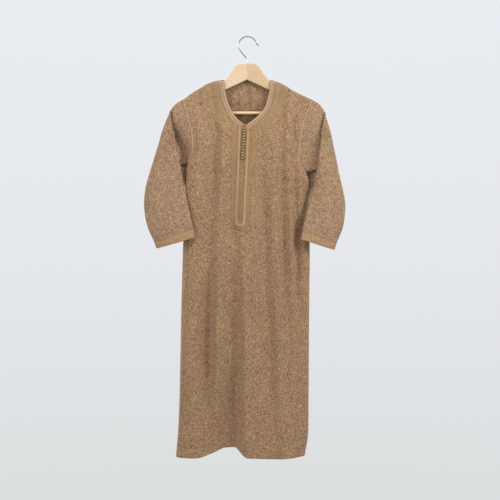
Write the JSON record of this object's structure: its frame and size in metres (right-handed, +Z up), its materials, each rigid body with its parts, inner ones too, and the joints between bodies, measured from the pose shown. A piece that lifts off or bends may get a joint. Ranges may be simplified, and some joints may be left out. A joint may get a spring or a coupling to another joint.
{
  "type": "kaftan on a hanger",
  "caption": "Long speckled-wool kaftan with straight sleeves, braided neck, front placket and small knotted buttons, hanging from a wooden hanger.",
  "frame": {"origin": "the point inside the top of the hook where the hook bears on a rail", "axes": "+Z up, -Y is the way the front of the garment faces, +X is to the right of someone who looks at the front"},
  "size_m": [0.609, 0.0758, 1.2798],
  "materials": {
    "cloth": "speckled woven wool, matt with a slight nap",
    "band": "smooth close-woven band with rows of stitching, matt",
    "braid": "narrow flat braid, soft sheen",
    "button": "knotted silk cord",
    "wood": "pale beech, satin lacquer",
    "steel": "bright wire"
  },
  "bodies": {
    "root": {"front": "cloth", "back": "cloth", "sleeve_left": "cloth", "sleeve_right": "cloth", "cuff_left": "band", "cuff_right": "band", "neck_braid_left": "braid", "neck_braid_right": "braid", "neck_braid_back": "braid", "neck_band_left": "band", "neck_band_right": "band", "neck_band_back": "band", "placket": "band", "placket_braid": "braid", "button_01": "button", "button_02": "button", "button_03": "button", "button_04": "button", "button_05": "button", "button_06": "button", "button_07": "button", "button_08": "button", "button_09": "button", "button_10": "button", "button_11": "button", "button_12": "button", "button_13": "button", "hanger_arm_left": "wood", "hanger_arm_right": "wood", "hanger_bar": "wood", "hanger_hook": "steel"}
  },
  "joints": []
}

# Task statement
Write out the whole listing again. Match it word for word.

# Response
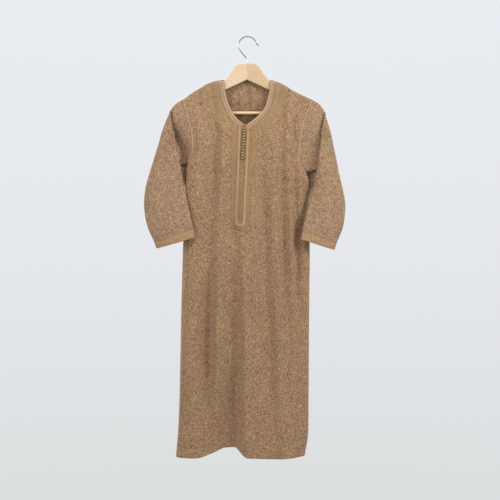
Write the JSON record of this object's structure: its frame and size in metres (right-handed, +Z up), its materials, each rigid body with its parts, inner ones too, and the joints between bodies, measured from the pose shown. A piece that lifts off or bends may get a joint. Ranges may be simplified, and some joints may be left out. A joint may get a spring or a coupling to another joint.
{
  "type": "kaftan on a hanger",
  "caption": "Long speckled-wool kaftan with straight sleeves, braided neck, front placket and small knotted buttons, hanging from a wooden hanger.",
  "frame": {"origin": "the point inside the top of the hook where the hook bears on a rail", "axes": "+Z up, -Y is the way the front of the garment faces, +X is to the right of someone who looks at the front"},
  "size_m": [0.609, 0.0758, 1.2798],
  "materials": {
    "cloth": "speckled woven wool, matt with a slight nap",
    "band": "smooth close-woven band with rows of stitching, matt",
    "braid": "narrow flat braid, soft sheen",
    "button": "knotted silk cord",
    "wood": "pale beech, satin lacquer",
    "steel": "bright wire"
  },
  "bodies": {
    "root": {"front": "cloth", "back": "cloth", "sleeve_left": "cloth", "sleeve_right": "cloth", "cuff_left": "band", "cuff_right": "band", "neck_braid_left": "braid", "neck_braid_right": "braid", "neck_braid_back": "braid", "neck_band_left": "band", "neck_band_right": "band", "neck_band_back": "band", "placket": "band", "placket_braid": "braid", "button_01": "button", "button_02": "button", "button_03": "button", "button_04": "button", "button_05": "button", "button_06": "button", "button_07": "button", "button_08": "button", "button_09": "button", "button_10": "button", "button_11": "button", "button_12": "button", "button_13": "button", "hanger_arm_left": "wood", "hanger_arm_right": "wood", "hanger_bar": "wood", "hanger_hook": "steel"}
  },
  "joints": []
}